Указанная политика некоторое время вполне успешно обеспечивала (в полном соответствии с подходами социал-империализма) поддержание внутренней социальной стабильности за счет роста внешнего влияния при одновременном (что с политической точки зрения было, безусловно, наиболее важно) укреплении финансового спекулятивного капитала Сити. К сожалению, все эти блистательные результаты достигались ценой необратимого подрыва текущей конкурентоспособности, что так и не заметил далекий от коммерческой прозы Черчилль и на что уже в 1925 году справедливо обратил внимание Дж.М.Кейнс в сделавшем его знаменитым памфлете «Экономические последствия валютной политики мистера Черчилля» [7].

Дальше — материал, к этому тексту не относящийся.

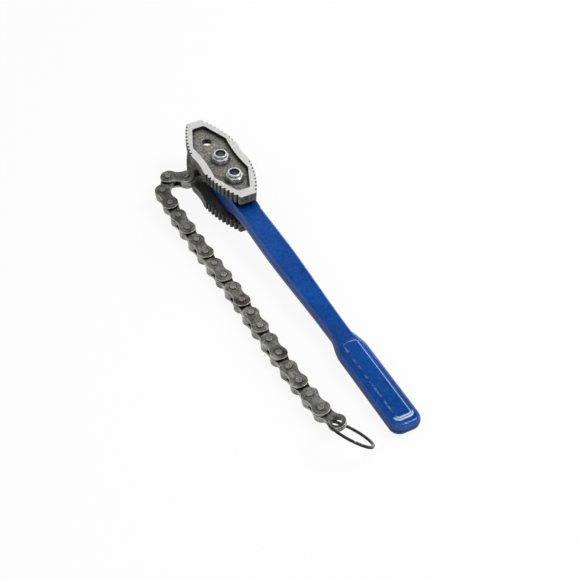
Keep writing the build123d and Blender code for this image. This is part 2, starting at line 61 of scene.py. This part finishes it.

Вынужденным результатом снижения конкурентоспособности стал удар по возвышающемуся конкуренту: «В 1929 году … [директор Банка Англии] Монтегю Норманн запускает крах перегретого биржевого рынка Уолл-Стрит… 6 февраля Норман, прибыв в Вашингтон, предлагает министру финансов США Эндрю Меллону и управляющему ФРБ NY Джорджу Гаррисону (сменившему на посту скоропостижно скончавшегося в 1928 г. Б.Стронга) повысить учетные ставки в США, после двух лет беспрецедентной биржевой спекуляции на снижении процентных ставок» [10].
Поскольку продолжение вакханалии спекуляций своей непредсказуемостью пугало всех, а повышение процентных ставок позволяло «собрать урожай» спекуляций крупнейшим финансовым структурам, допущенным к принятию решений, рекомендация была принята как руководство к действию, и в октябре 1929 года с повышением процентных ставок разразилась Великая депрессия.
Реагируя на проблемы в духе монетаризма – сжатием денежной массы – ФРС надежно обеспечила срыв в нее всего мира. Даже Милтон Фридман признал (правда, уже в 1996 году): «Федеральный Резерв определенно вызвал Великую Депрессию, сократив объем денег в обращении с 1929 г. по 1933 г. на одну треть» [10].
Дав старт Великой депрессии, Англия же и поставила окончательную точку в срыве мира в нее, введя с 1 марта 1932 года была введена импортная пошлина почти на все товары, поступающие на свою территорию из-за пределов Британской империи. Ставки пошлины составляли 10 и 33.5%, но уже в апреле импортная пошлина на промышленные товары была повышена до 20%.
Тем самым хозяйственный организм Британской империи -четверть всей мировой экономики! — был фактически вырезан от нее, закрыт прежде всего – от главного бенефициара Первой мировой войны, США: разрушающаяся ткань мирового хозяйства в полном соответствии с поговоркой порвалась в самом тонком месте.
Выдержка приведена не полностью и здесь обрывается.